The question here is one of positive law, of Constitution and statute as explained by history and tradition. The grounds stated for curtailing the anciently assumed and modernly authorized power are grounds which no court may consider as against the prohibition of. the Constitution and the command of the statute. It is unfair, we are told, to allow the grand jury to make public an accusation without giving the accused the right to meet it. The first answer is that Judges sit not to enforce their subjective notions of fairness but to apply the law. The second answer is that this is a duty of scrutinizing not private persons but public officials, not private affairs but public business. Unfairness, if any, must be tolerated or at most kept in check. Charges of misconduct in public office are continually and freely made in newspapers and other media.

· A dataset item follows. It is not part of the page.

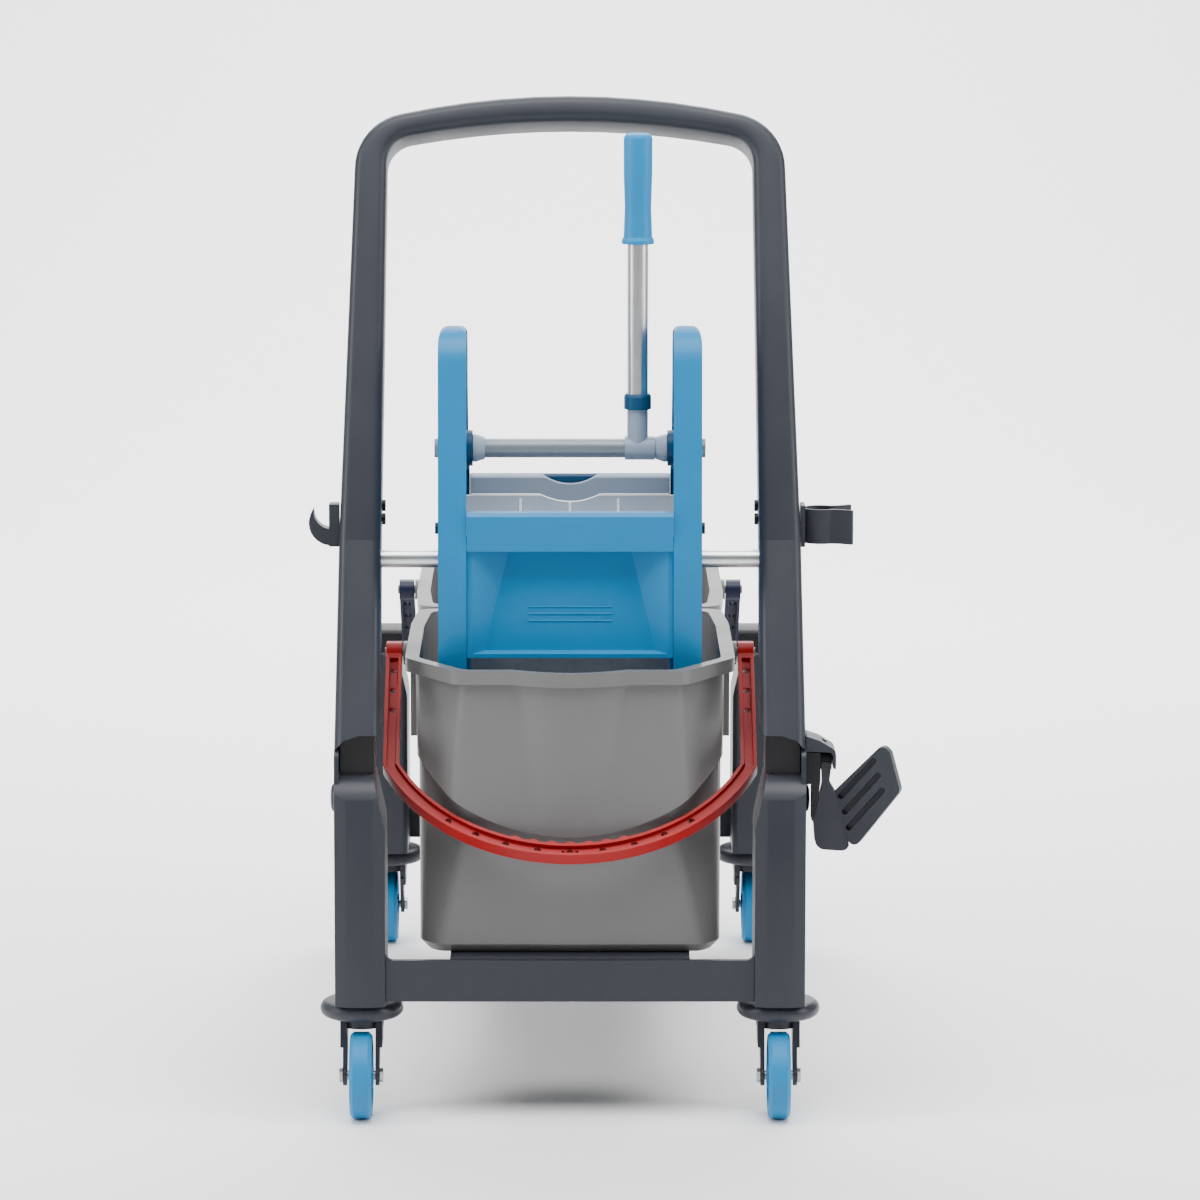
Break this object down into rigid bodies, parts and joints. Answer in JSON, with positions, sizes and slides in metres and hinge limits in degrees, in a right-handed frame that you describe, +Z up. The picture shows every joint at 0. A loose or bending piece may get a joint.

The Legislature has set up various bodies which make it a practice to spread such charges before the citizens (e.g., State Commission of Investigation, L. 1958, ch. 989, § 2; New York City Commissioner *161of Investigation, New York City Charter, §§ 801-805). All this (see Chief Justice Vanderbilt’s great opinion in the Camden County case, 10 N. J. 23, 40, 44 et seq.) is an occupational hazard of the uneasy trade of public service, part of the price which office holding exacts and part of the protection of the public weal in a free society. No court has the right to cut down that protection. And nothing is more hostile to the central spirit of American political philosophy than to allow any public officer to suppress and bury a relevant, nonscandalous commentary on public affairs by an authorized body of citizens.
The order should be reversed and the prayer of the petition granted.